» WRITTEN EXERCISE: Produce a verbatim copy of the entries listed below.

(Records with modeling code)
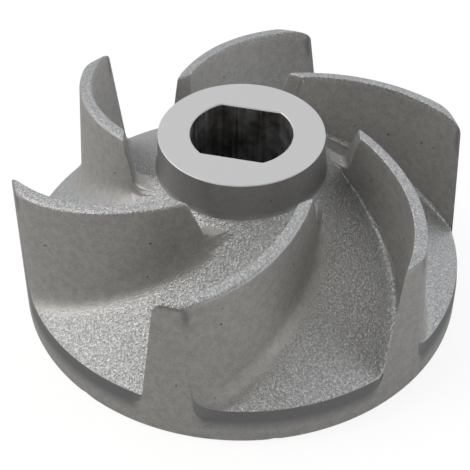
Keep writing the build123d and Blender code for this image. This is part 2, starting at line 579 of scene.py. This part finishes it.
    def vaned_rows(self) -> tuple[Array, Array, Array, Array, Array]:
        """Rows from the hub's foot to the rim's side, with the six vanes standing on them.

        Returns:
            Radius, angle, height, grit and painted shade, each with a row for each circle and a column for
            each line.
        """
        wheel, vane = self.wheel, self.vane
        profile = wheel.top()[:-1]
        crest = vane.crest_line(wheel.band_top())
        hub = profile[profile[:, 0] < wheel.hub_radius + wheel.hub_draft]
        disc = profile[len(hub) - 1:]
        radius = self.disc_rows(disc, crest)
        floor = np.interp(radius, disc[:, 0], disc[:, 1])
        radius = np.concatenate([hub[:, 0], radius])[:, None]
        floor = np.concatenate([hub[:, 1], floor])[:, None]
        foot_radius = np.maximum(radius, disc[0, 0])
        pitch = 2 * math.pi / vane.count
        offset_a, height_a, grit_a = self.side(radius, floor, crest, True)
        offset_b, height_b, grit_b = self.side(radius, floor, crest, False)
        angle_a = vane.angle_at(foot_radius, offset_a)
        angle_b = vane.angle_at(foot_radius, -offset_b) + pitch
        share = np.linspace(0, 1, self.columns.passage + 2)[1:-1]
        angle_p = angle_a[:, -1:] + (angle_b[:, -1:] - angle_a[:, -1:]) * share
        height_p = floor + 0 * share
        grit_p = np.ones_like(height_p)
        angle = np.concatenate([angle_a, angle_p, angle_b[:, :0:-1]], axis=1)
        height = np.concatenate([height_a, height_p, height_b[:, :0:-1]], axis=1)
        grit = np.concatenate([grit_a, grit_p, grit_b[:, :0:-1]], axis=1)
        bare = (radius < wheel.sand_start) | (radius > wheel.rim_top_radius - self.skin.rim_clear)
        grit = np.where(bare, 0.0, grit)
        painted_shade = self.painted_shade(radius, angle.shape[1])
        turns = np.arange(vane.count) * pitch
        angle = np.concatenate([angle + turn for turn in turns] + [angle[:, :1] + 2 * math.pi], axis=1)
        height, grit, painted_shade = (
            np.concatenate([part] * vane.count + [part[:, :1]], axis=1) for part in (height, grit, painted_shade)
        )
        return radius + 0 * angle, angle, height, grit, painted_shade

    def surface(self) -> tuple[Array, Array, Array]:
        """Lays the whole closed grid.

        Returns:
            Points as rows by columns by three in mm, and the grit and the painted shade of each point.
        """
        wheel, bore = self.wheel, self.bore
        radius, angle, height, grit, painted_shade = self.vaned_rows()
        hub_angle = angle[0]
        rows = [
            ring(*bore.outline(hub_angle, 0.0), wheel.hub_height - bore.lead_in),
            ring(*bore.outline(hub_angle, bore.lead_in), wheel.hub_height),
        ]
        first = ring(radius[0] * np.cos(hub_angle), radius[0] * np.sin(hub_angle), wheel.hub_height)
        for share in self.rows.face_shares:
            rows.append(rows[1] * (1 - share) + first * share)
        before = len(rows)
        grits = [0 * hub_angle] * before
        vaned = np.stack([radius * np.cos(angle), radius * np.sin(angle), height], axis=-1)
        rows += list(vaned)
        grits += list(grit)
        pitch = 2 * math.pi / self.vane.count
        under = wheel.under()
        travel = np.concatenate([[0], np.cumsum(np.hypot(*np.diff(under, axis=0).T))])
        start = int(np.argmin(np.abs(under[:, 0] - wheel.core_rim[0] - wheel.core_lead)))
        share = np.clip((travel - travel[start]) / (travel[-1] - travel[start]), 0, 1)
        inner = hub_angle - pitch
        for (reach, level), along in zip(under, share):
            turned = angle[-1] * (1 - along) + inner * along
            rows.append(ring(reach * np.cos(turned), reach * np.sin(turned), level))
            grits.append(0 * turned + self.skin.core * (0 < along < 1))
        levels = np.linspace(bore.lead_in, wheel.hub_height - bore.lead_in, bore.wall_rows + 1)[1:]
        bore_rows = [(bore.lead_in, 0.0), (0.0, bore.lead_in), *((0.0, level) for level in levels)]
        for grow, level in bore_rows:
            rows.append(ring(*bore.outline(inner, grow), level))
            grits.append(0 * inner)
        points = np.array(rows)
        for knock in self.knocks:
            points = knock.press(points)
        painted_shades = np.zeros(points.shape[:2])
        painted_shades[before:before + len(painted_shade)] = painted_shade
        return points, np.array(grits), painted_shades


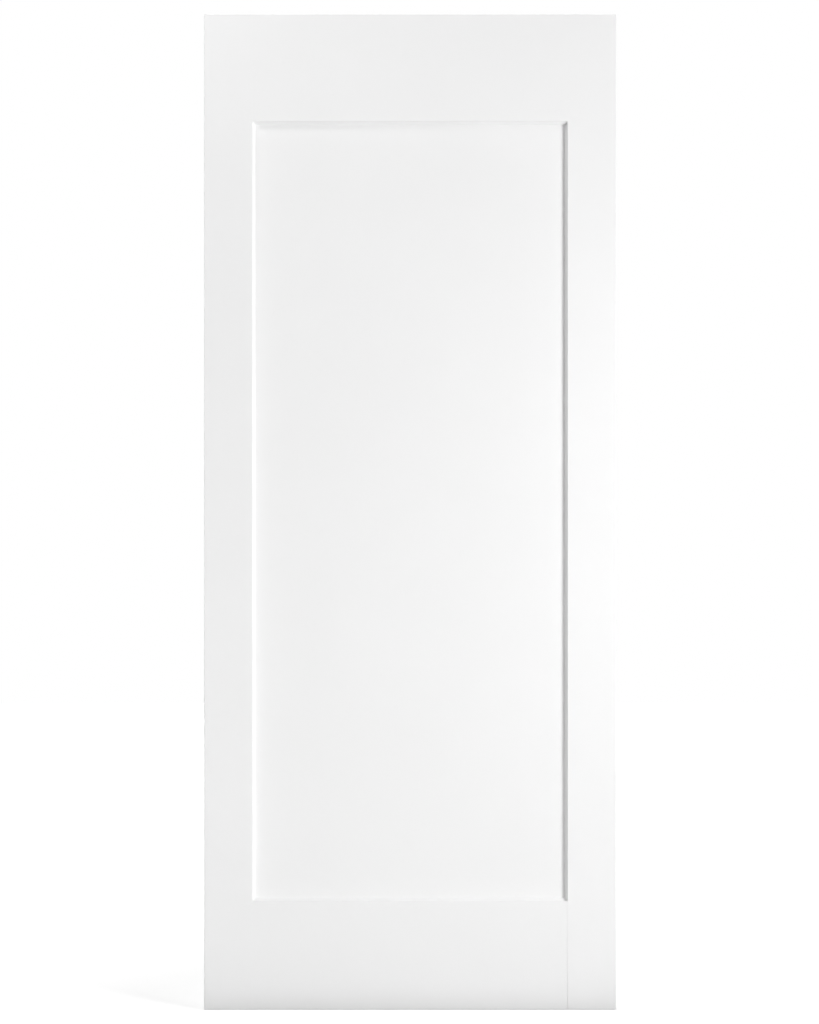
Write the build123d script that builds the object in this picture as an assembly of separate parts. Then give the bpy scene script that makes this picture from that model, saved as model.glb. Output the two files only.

» EXERCISE RESPONSE:
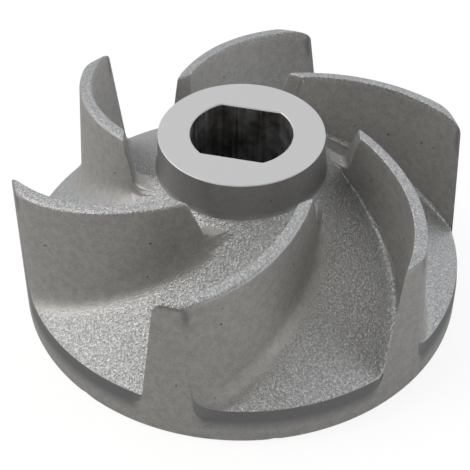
Keep writing the build123d and Blender code for this image. This is part 2, starting at line 579 of scene.py. This part finishes it.
    def vaned_rows(self) -> tuple[Array, Array, Array, Array, Array]:
        """Rows from the hub's foot to the rim's side, with the six vanes standing on them.

        Returns:
            Radius, angle, height, grit and painted shade, each with a row for each circle and a column for
            each line.
        """
        wheel, vane = self.wheel, self.vane
        profile = wheel.top()[:-1]
        crest = vane.crest_line(wheel.band_top())
        hub = profile[profile[:, 0] < wheel.hub_radius + wheel.hub_draft]
        disc = profile[len(hub) - 1:]
        radius = self.disc_rows(disc, crest)
        floor = np.interp(radius, disc[:, 0], disc[:, 1])
        radius = np.concatenate([hub[:, 0], radius])[:, None]
        floor = np.concatenate([hub[:, 1], floor])[:, None]
        foot_radius = np.maximum(radius, disc[0, 0])
        pitch = 2 * math.pi / vane.count
        offset_a, height_a, grit_a = self.side(radius, floor, crest, True)
        offset_b, height_b, grit_b = self.side(radius, floor, crest, False)
        angle_a = vane.angle_at(foot_radius, offset_a)
        angle_b = vane.angle_at(foot_radius, -offset_b) + pitch
        share = np.linspace(0, 1, self.columns.passage + 2)[1:-1]
        angle_p = angle_a[:, -1:] + (angle_b[:, -1:] - angle_a[:, -1:]) * share
        height_p = floor + 0 * share
        grit_p = np.ones_like(height_p)
        angle = np.concatenate([angle_a, angle_p, angle_b[:, :0:-1]], axis=1)
        height = np.concatenate([height_a, height_p, height_b[:, :0:-1]], axis=1)
        grit = np.concatenate([grit_a, grit_p, grit_b[:, :0:-1]], axis=1)
        bare = (radius < wheel.sand_start) | (radius > wheel.rim_top_radius - self.skin.rim_clear)
        grit = np.where(bare, 0.0, grit)
        painted_shade = self.painted_shade(radius, angle.shape[1])
        turns = np.arange(vane.count) * pitch
        angle = np.concatenate([angle + turn for turn in turns] + [angle[:, :1] + 2 * math.pi], axis=1)
        height, grit, painted_shade = (
            np.concatenate([part] * vane.count + [part[:, :1]], axis=1) for part in (height, grit, painted_shade)
        )
        return radius + 0 * angle, angle, height, grit, painted_shade

    def surface(self) -> tuple[Array, Array, Array]:
        """Lays the whole closed grid.

        Returns:
            Points as rows by columns by three in mm, and the grit and the painted shade of each point.
        """
        wheel, bore = self.wheel, self.bore
        radius, angle, height, grit, painted_shade = self.vaned_rows()
        hub_angle = angle[0]
        rows = [
            ring(*bore.outline(hub_angle, 0.0), wheel.hub_height - bore.lead_in),
            ring(*bore.outline(hub_angle, bore.lead_in), wheel.hub_height),
        ]
        first = ring(radius[0] * np.cos(hub_angle), radius[0] * np.sin(hub_angle), wheel.hub_height)
        for share in self.rows.face_shares:
            rows.append(rows[1] * (1 - share) + first * share)
        before = len(rows)
        grits = [0 * hub_angle] * before
        vaned = np.stack([radius * np.cos(angle), radius * np.sin(angle), height], axis=-1)
        rows += list(vaned)
        grits += list(grit)
        pitch = 2 * math.pi / self.vane.count
        under = wheel.under()
        travel = np.concatenate([[0], np.cumsum(np.hypot(*np.diff(under, axis=0).T))])
        start = int(np.argmin(np.abs(under[:, 0] - wheel.core_rim[0] - wheel.core_lead)))
        share = np.clip((travel - travel[start]) / (travel[-1] - travel[start]), 0, 1)
        inner = hub_angle - pitch
        for (reach, level), along in zip(under, share):
            turned = angle[-1] * (1 - along) + inner * along
            rows.append(ring(reach * np.cos(turned), reach * np.sin(turned), level))
            grits.append(0 * turned + self.skin.core * (0 < along < 1))
        levels = np.linspace(bore.lead_in, wheel.hub_height - bore.lead_in, bore.wall_rows + 1)[1:]
        bore_rows = [(bore.lead_in, 0.0), (0.0, bore.lead_in), *((0.0, level) for level in levels)]
        for grow, level in bore_rows:
            rows.append(ring(*bore.outline(inner, grow), level))
            grits.append(0 * inner)
        points = np.array(rows)
        for knock in self.knocks:
            points = knock.press(points)
        painted_shades = np.zeros(points.shape[:2])
        painted_shades[before:before + len(painted_shade)] = painted_shade
        return points, np.array(grits), painted_shades


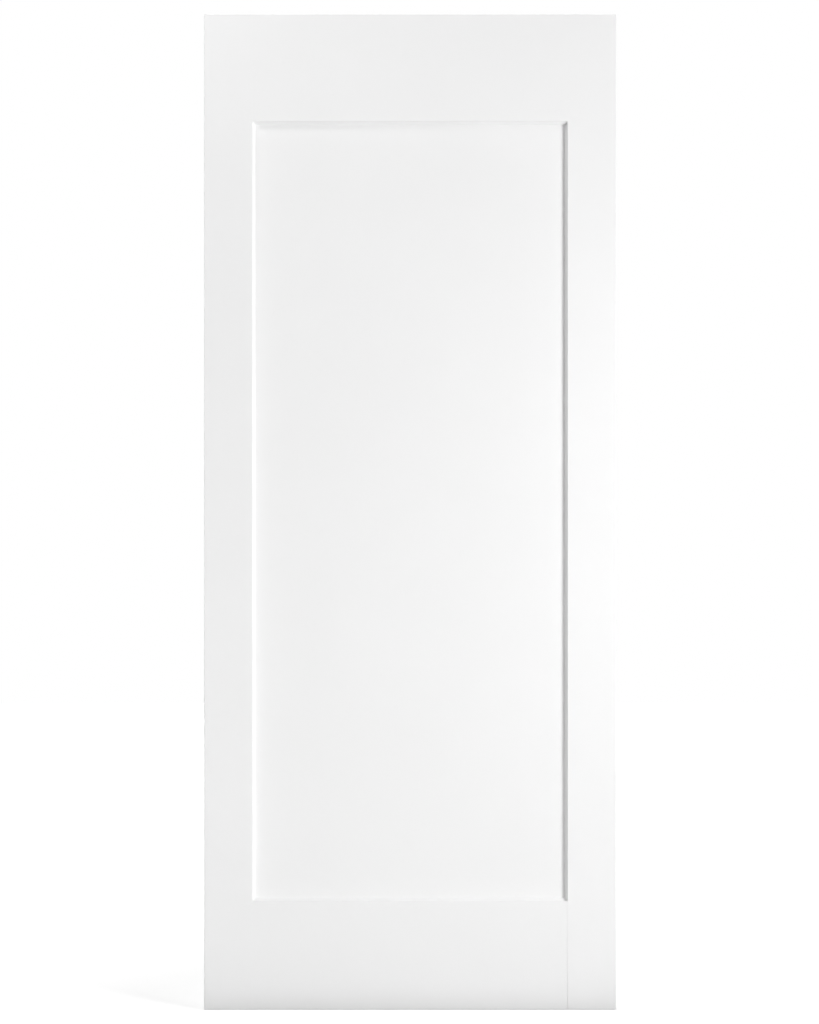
Write the build123d script that builds the object in this picture as an assembly of separate parts. Then give the bpy scene script that makes this picture from that model, saved as model.glb. Output the two files only.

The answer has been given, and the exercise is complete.